Review this contract from [my role: vendor / customer]
perspective. Identify:
- Clauses that disadvantage me
- Missing protections
- Ambiguous language
- Industry-standard items that are missing

For each, propose a redline with specific replacement language.

Use these while you read

Tools that pair with this guide

Frequently asked questions

How can prompt engineering improve my business operations?

Six core patterns: role + context + task + format, few-shot examples, chain of thought, decomposition, self-critique, persona injection. Apply to support triage, sales prospecting, document processing, internal Q&A (RAG), meetings, and code review. The structured prompts consistently outperform vibes-based prompting.

What does 'chain of verification' mean for AI decisions?

A multi-step technique to reduce hallucinations: (1) get initial answer, (2) generate verification questions for each claim, (3) answer them independently, (4) reconcile contradictions. Published research shows 30-50% reduction in factual errors on long-form QA. Most useful for high-stakes outputs like financial analysis or legal summaries.

Can AI help me write better business proposals and legal docs?

Yes for first drafts and red-lining.

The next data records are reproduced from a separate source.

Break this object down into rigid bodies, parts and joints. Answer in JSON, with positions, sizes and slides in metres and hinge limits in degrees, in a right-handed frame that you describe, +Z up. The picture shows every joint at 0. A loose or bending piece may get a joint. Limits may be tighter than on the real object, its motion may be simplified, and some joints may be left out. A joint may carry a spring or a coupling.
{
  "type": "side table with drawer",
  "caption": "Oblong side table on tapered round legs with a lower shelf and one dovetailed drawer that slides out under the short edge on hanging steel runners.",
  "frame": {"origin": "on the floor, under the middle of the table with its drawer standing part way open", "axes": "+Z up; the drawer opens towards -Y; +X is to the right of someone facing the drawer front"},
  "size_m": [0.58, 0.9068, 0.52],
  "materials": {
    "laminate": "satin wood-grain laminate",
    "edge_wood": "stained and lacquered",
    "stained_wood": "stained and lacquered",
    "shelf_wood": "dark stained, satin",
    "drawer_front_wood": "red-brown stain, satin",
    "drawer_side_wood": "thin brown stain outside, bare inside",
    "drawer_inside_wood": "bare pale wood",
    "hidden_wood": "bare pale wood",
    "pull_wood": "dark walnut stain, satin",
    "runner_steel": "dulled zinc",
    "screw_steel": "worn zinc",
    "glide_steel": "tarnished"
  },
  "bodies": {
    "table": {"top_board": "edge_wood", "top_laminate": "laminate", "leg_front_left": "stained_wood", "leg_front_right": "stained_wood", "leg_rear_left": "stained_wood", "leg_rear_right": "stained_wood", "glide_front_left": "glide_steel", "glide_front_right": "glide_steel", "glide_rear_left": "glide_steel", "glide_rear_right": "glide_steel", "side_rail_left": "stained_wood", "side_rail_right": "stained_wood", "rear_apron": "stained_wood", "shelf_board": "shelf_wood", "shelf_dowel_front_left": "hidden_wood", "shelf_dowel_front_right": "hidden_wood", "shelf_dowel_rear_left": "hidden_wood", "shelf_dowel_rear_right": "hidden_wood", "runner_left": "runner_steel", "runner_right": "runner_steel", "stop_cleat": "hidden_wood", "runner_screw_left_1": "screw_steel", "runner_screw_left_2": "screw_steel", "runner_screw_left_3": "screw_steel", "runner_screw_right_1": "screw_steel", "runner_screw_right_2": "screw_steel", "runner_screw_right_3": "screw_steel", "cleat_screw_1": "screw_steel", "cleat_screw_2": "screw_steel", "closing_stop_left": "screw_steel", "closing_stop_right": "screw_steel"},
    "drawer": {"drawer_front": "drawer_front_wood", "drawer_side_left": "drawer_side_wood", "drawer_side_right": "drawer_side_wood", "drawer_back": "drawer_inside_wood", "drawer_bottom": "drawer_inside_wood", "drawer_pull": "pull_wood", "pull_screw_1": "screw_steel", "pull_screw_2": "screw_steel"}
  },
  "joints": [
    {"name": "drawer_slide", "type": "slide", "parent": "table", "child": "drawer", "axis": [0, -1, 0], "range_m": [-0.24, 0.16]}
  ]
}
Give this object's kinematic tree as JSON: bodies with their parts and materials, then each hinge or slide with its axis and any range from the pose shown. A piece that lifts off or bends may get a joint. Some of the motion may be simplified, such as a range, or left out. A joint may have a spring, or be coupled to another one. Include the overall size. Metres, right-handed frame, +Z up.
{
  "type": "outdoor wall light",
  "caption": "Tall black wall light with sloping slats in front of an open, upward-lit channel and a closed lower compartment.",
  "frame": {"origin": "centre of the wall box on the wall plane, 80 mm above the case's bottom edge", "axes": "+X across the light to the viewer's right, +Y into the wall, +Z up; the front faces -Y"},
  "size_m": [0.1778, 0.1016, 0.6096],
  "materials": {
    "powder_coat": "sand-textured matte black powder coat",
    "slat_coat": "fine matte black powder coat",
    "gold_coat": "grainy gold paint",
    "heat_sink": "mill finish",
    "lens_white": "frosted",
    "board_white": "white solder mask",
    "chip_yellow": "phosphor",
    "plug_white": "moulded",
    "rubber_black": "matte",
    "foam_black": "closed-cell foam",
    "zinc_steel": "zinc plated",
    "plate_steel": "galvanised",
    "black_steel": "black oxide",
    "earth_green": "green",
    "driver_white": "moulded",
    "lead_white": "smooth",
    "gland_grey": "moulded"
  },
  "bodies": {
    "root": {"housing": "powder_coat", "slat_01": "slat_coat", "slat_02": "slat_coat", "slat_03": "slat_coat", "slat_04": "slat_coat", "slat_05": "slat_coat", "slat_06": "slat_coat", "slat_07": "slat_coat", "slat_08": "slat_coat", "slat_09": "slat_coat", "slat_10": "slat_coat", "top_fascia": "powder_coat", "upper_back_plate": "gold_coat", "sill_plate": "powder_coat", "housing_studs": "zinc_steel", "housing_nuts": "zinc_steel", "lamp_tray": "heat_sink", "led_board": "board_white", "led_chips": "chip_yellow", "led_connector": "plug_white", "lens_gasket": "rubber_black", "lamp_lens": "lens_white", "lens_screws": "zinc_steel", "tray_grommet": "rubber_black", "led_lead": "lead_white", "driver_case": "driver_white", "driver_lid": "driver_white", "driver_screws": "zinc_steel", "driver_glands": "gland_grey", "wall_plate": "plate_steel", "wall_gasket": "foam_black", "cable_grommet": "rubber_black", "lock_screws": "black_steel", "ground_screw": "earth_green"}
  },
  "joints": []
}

No for jurisdiction-specific compliance and case-law nuance. Use the structured proposal pattern (context + structure + tone) for proposals; use a redline-from-perspective pattern for contracts. Always have a real lawyer review consequential legal documents.

How do I write better prompts for AI financial analysis?

Use the role + context + tasks + format pattern. State the purpose (investment / acquisition / lending). Decompose into separate tasks (unusual items, accounting choices, ratios, management questions). Verify numerical work against primary source — financial hallucinations are common. Apply chain of verification for high-stakes analyses.